Enter: Takopi’s Original Sin. The manga by Taizan 5 has already finished, but the anime adaptation just dropped, and the buzz is real. I knew what I was walking into. The title screen includes a warning about suicide, and the cover features a squishy, smiling alien octopus. A classic bait-and-switch. I didn’t hesitate. In fact, I was excited.
I wanted it to hurt me.

The first episode introduces Takopi, a happy alien from the planet Happy, who crash-lands on Earth and meets Shizuka, an elementary school girl who feeds him and lets him stay with her. But Shizuka is... not okay. She’s relentlessly bullied. Her mother is a sex worker who’s barely ever home. Her father is gone. And it’s clear from the start that she’s deeply depressed and having suicidal thoughts. Takopi’s innocent, clueless attempts to cheer her up only make everything feel worse. He’s the stand-in for the viewer who wants to believe everything can be fixed with kindness. The contrast between cutesy visuals and devastating themes isn’t new in Japanese media. Madoka Magica is infamous for luring viewers in with pastel magical girls before crushing their spirits three episodes in. Made in Abyss disguises itself with chibi aesthetics, only to feature children being dismembered, tortured, and psychologically broken. And of course, Punpun, with its deceptively simple bird-doodle protagonist, spirals into horrifying nihilism.

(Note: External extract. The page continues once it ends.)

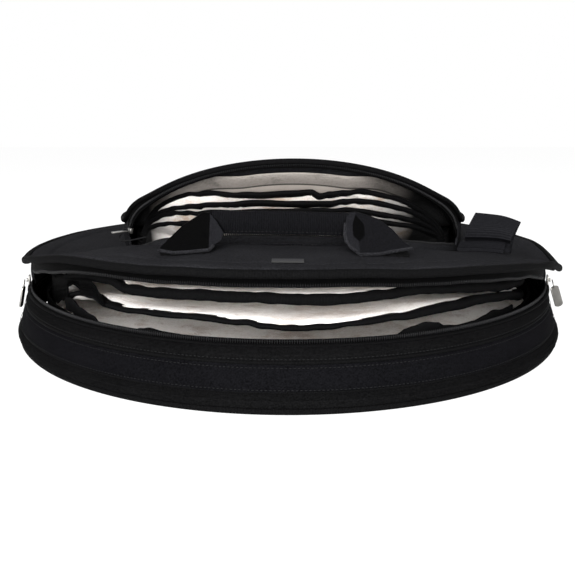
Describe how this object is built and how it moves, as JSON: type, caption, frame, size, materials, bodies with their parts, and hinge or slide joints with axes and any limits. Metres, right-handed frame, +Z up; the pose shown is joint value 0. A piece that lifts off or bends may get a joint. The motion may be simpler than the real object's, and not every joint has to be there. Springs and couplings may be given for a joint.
{
  "type": "cymbal bag",
  "caption": "Round padded cymbal bag: zipped main case with two fleece dividers, zipped round lid pocket with four dividers, top carrying handle and strap tab.",
  "frame": {"origin": "middle of the base, on the floor", "axes": "+Z up through the closed case; both mouths and the carrying handle face -Y; +X is the user's right when they face the mouths"},
  "size_m": [0.6084, 0.6084, 0.1924],
  "materials": {
    "black_cloth": "matt woven nylon",
    "ink_cloth": "matt woven nylon, slightly blue",
    "black_tape": "woven binding tape",
    "black_teeth": "nylon coil",
    "webbing": "ribbed webbing",
    "fleece": "brushed fleece",
    "nickel": "satin nickel plate",
    "label_weave": "plain woven"
  },
  "bodies": {
    "bag": {"base_panel": "black_cloth", "base_piping": "black_tape", "floor_lining": "fleece", "wall_lower_band": "black_cloth", "wall_middle_band": "ink_cloth", "wall_upper_band": "black_cloth", "wall_lining": "fleece", "lower_zip_tape": "black_tape", "lower_zip_teeth": "black_teeth", "rear_gusset": "black_cloth", "rear_lid_panel": "black_cloth", "rear_lid_lining": "fleece", "rear_lid_piping": "black_tape", "lid_fold": "black_cloth", "pocket_fold": "black_cloth", "main_divider_upper_rear": "fleece", "main_divider_lower_rear": "fleece", "pocket_panel_rear": "black_cloth", "pocket_piping_rear": "black_tape", "pocket_wall_rear": "black_cloth", "pocket_divider_lowest_rear": "fleece", "pocket_divider_lower_rear": "fleece", "pocket_divider_upper_rear": "fleece", "pocket_divider_highest_rear": "fleece"},
    "main_lid": {"front_lid_panel": "black_cloth", "front_lid_lining": "fleece", "front_lid_piping": "black_tape", "upper_zip_tape": "black_tape", "upper_zip_teeth": "black_teeth", "pocket_wall_front": "black_cloth", "pocket_zip_teeth_lower": "black_teeth", "handle_anchor_left": "webbing", "handle_anchor_right": "webbing", "strap_tab_patch": "webbing", "strap_tab_loop": "webbing", "woven_label": "label_weave", "pocket_slider": "nickel", "pocket_pull": "nickel"},
    "pocket_lid": {"pocket_panel_front": "black_cloth", "pocket_lining_front": "fleece", "pocket_piping_front": "black_tape", "pocket_zip_band": "black_tape", "pocket_zip_teeth_upper": "black_teeth"},
    "pocket_divider_lowest": {"pocket_divider_lowest_front": "fleece", "pocket_divider_lowest_binding": "black_tape"},
    "pocket_divider_lower": {"pocket_divider_lower_front": "fleece", "pocket_divider_lower_binding": "black_tape"},
    "pocket_divider_upper": {"pocket_divider_upper_front": "fleece", "pocket_divider_upper_binding": "black_tape"},
    "pocket_divider_highest": {"pocket_divider_highest_front": "fleece", "pocket_divider_highest_binding": "black_tape"},
    "main_divider_upper": {"main_divider_upper_front": "fleece", "main_divider_upper_binding": "black_tape"},
    "main_divider_lower": {"main_divider_lower_front": "fleece", "main_divider_lower_binding": "black_tape"},
    "handle": {"handle_strap": "webbing"},
    "main_slider_left": {"main_slider_left": "nickel"},
    "main_slider_right": {"main_slider_right": "nickel"},
    "main_pull_left": {"main_pull_left": "nickel"},
    "main_pull_right": {"main_pull_right": "nickel"}
  },
  "joints": [
    {"name": "main_lid_fold", "type": "hinge", "parent": "bag", "child": "main_lid", "pos_m": [0, -0.05, 0.0965], "axis": [-1, 0, 0], "range_deg": [-9.8, 18], "deforming": ["lid_fold", "pocket_fold"]},
    {"name": "pocket_lid_fold", "type": "hinge", "parent": "main_lid", "child": "pocket_lid", "pos_m": [0, -0.05, 0.12], "axis": [-1, 0, 0], "range_deg": [-20, 22]},
    {"name": "pocket_divider_lowest_fold", "type": "hinge", "parent": "main_lid", "child": "pocket_divider_lowest", "pos_m": [0, -0.05, 0.0925], "axis": [-1, 0, 0], "range_deg": [-7.6, 8.4]},
    {"name": "pocket_divider_lower_fold", "type": "hinge", "parent": "main_lid", "child": "pocket_divider_lower", "pos_m": [0, -0.05, 0.0965], "axis": [-1, 0, 0], "range_deg": [-10.1, 11.1]},
    {"name": "pocket_divider_upper_fold", "type": "hinge", "parent": "main_lid", "child": "pocket_divider_upper", "pos_m": [0, -0.05, 0.1005], "axis": [-1, 0, 0], "range_deg": [-11.2, 12.4]},
    {"name": "pocket_divider_highest_fold", "type": "hinge", "parent": "main_lid", "child": "pocket_divider_highest", "pos_m": [0, -0.05, 0.1045], "axis": [-1, 0, 0], "range_deg": [-14.1, 15.5]},
    {"name": "main_divider_upper_fold", "type": "hinge", "parent": "bag", "child": "main_divider_upper", "pos_m": [0, -0.05, 0.06], "axis": [-1, 0, 0], "range_deg": [-6.9, 12.7]},
    {"name": "main_divider_lower_fold", "type": "hinge", "parent": "bag", "child": "main_divider_lower", "pos_m": [0, -0.05, 0.04], "axis": [-1, 0, 0], "range_deg": [-5, 9.1]},
    {"name": "handle_fold", "type": "hinge", "parent": "main_lid", "child": "handle", "pos_m": [-0.00675, -0.219, 0.1231], "axis": [1, 0, 0], "range_deg": [-12, 100]},
    {"name": "main_slider_left_run", "type": "hinge", "parent": "bag", "child": "main_slider_left", "pos_m": [0, 0.0119, 0.0564], "axis": [0, 0, 1], "range_deg": [0, 72]},
    {"name": "main_slider_right_run", "type": "hinge", "parent": "bag", "child": "main_slider_right", "pos_m": [0, 0.0119, 0.0564], "axis": [0, 0, 1], "range_deg": [-72, 0]},
    {"name": "main_pull_left_hinge", "type": "hinge", "parent": "main_slider_left", "child": "main_pull_left", "pos_m": [-0.28972, -0.06573, 0.0564], "axis": [-0.2588, 0.9659, 0], "range_deg": [-1, 110]},
    {"name": "main_pull_right_hinge", "type": "hinge", "parent": "main_slider_right", "child": "main_pull_right", "pos_m": [0.28972, -0.06573, 0.0564], "axis": [-0.2588, -0.9659, 0], "range_deg": [-1, 110]}
  ],
  "couplings": [
    {"joint": "pocket_divider_lowest_fold", "follows": "pocket_lid_fold", "ratio": 0.375},
    {"joint": "pocket_divider_lower_fold", "follows": "pocket_lid_fold", "ratio": 0.5},
    {"joint": "pocket_divider_upper_fold", "follows": "pocket_lid_fold", "ratio": 0.555},
    {"joint": "pocket_divider_highest_fold", "follows": "pocket_lid_fold", "ratio": 0.7},
    {"joint": "main_divider_upper_fold", "follows": "main_lid_fold", "ratio": 0.7},
    {"joint": "main_divider_lower_fold", "follows": "main_lid_fold", "ratio": 0.5}
  ]
}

This duality has even been studied. In a 2018 paper titled "Kawaii and Horror: The Intersection of Cute and Grotesque in Japanese Pop Culture," researchers pointed out that the juxtaposition between soft and dark allows creators to explore taboo topics while keeping audiences emotionally engaged. In other words, the cute aesthetic lowers your defences and then warps your expectations with sudden, often violent, emotional whiplash. This kind of violence becomes even more impactful when it’s done to children, women, or otherwise vulnerable characters, who are usually the victims in these stories. Unlike in Hollywood, where there are limits to how much violence can be inflicted on children, anime, being entirely animated, faces far fewer restrictions. No real actors, no ethical barriers, just drawings. That lack of limitation means there’s virtually no ceiling for how far the horror can go.

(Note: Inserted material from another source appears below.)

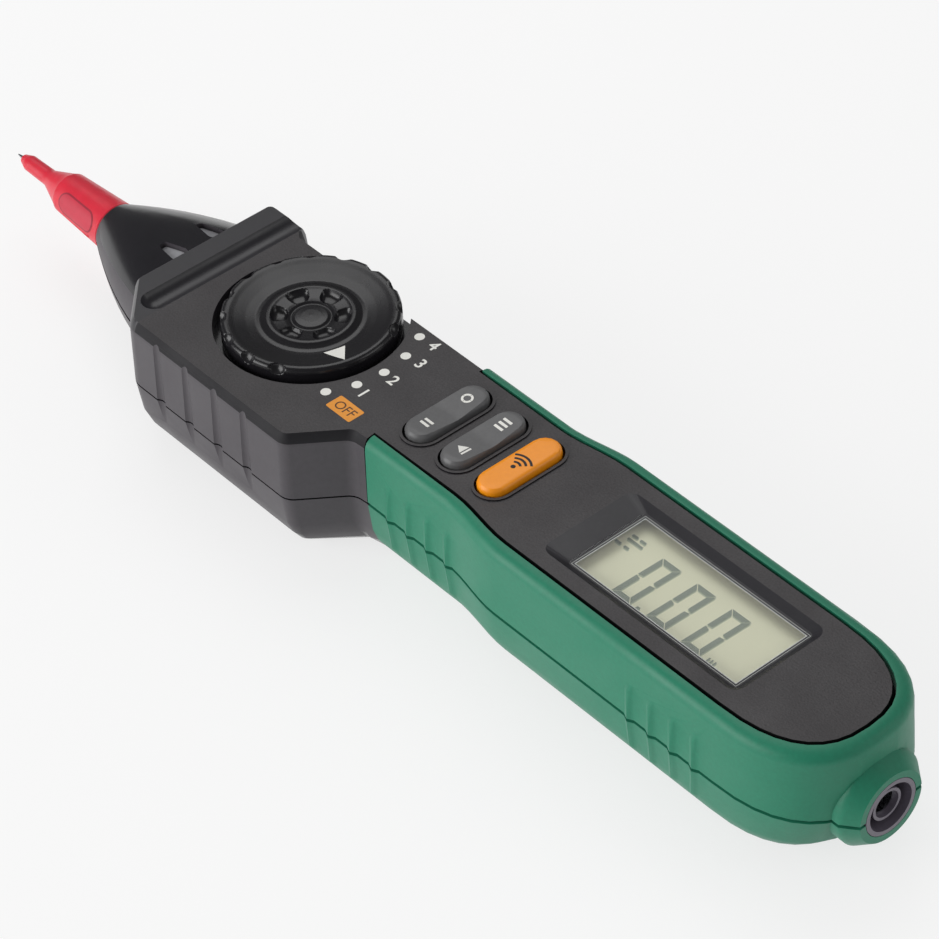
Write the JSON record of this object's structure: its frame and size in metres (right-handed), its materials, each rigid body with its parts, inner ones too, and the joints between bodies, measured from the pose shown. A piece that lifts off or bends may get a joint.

There’s this trend, especially online, of people posting manga panels or anime screenshots with captions like, "This ruined me," or "I’ll never recover." Most of the time, the art is deceptively wholesome, a character smiling or doing something mundane, but the context is soul-crushing. It’s performative devastation, and I’ve definitely done it myself. We treat emotional wreckage like a badge of honour. Like, "Look at me. I’m so deep and emotionally complex, I watch anime that breaks people." It becomes part of an identity. And it makes you wonder, are we actually relating to these stories, or just using them to look superior? We’re measuring the quality of media not by how insightful it is, but by how much emotional damage it inflicts.

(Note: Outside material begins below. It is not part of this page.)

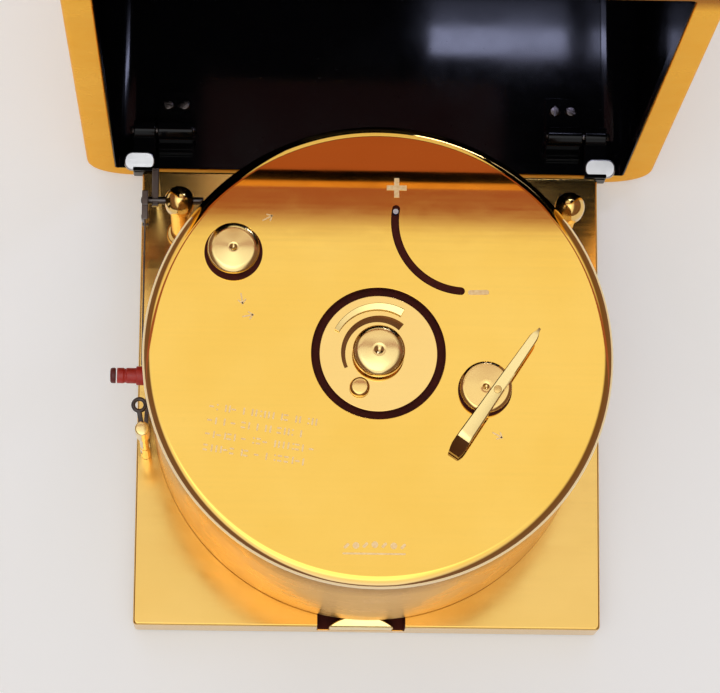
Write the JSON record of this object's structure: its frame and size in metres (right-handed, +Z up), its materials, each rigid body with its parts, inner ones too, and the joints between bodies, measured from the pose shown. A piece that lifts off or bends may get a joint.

So why do we watch this stuff?
There are a few reasons. I’ll even bring statistics into it, so bear with me
Safe Distance: As dark as these stories get, they’re still fiction. You’re not living through the abuse or trauma; you’re watching someone else go through it. That buffer makes the content feel manageable, even when it’s horrifying.
Aesthetic Sadness: The internet rewards a specific type of curated sadness. You know the vibe: tragic moments paired with soft visuals, a sad piano soundtrack, and maybe a Tumblr quote about feeling empty. Even if you didn’t feel anything real, the performance of sadness still gets you likes.
Maturity Signalling: Consuming dark media is like social proof. It says, "I’m not just watching Demon Slayer, I’m reading Punpun and processing existential dread." It becomes a way to signal that you’re emotionally complex, cultured, or just tougher than the average viewer.
Anime is one of the few kinds of animation that really pushes how mature content can get. So what does that say about Japanese society?

Emotionally intense media like Takopi’s Original Sin is so popular in Japan because of both culture and circumstance. Japanese society places a high value on emotional restraint and social harmony, which means people, especially youth, often don’t have a healthy outlet for expressing pain, fear, or anger. In that kind of environment, fiction becomes a space where those feelings can live. There’s also a long artistic tradition of embracing melancholy. The concept of mono no aware, or the beauty in sadness and impermanence shows up in everything from The Tale of Genji to Osamu Dazai’s No Longer Human. So when you pair that emotional openness with a cute art style, it hits harder. The more innocent it looks, the more shocking it feels when things get dark.

At the same time, Japan’s younger generations are dealing with serious mental health challenges. Youth anxiety, isolation, and disillusionment are widespread. Suicide remains one of the leading causes of death for teens and young adults. So when a story like Takopi, Made in Abyss, or Punpun shows children grappling with despair, instead of exaggeration, it feels honest. Add in the way internet culture rewards emotional openness, and it becomes clear that these stories aren’t just entertainment. They’re a kind of emotional currency. They let people process pain or show that they’re “deep enough” to carry someone else’s.
But does that mean it's bad?
Not necessarily.

Just because something is popular doesn’t mean it’s hollow. Takopi’s Original Sin actually does something powerful with its premise. It doesn’t use trauma as a prop. Takopi himself is a tragic character in the making. His naive belief in happiness and his complete lack of understanding of human pain only make Shizuka’s suffering stand out more. He has the power to grant wishes, but no idea how to fix what’s really broken. Still, we should ask ourselves why we like this stuff. Is it because it speaks to our wounds? Or because we want to look like the kind of person who has wounds?

The truth is, I watched Takopi’s Original Sin knowing exactly what I was getting into. There’s something addictive about it. The worse the story makes you feel, the more powerful it seems. Like it must be important if it hurts this much. The show doesn’t exist to shock, but rather to reveal, and for me, that’s what separates the good from the gratuitous.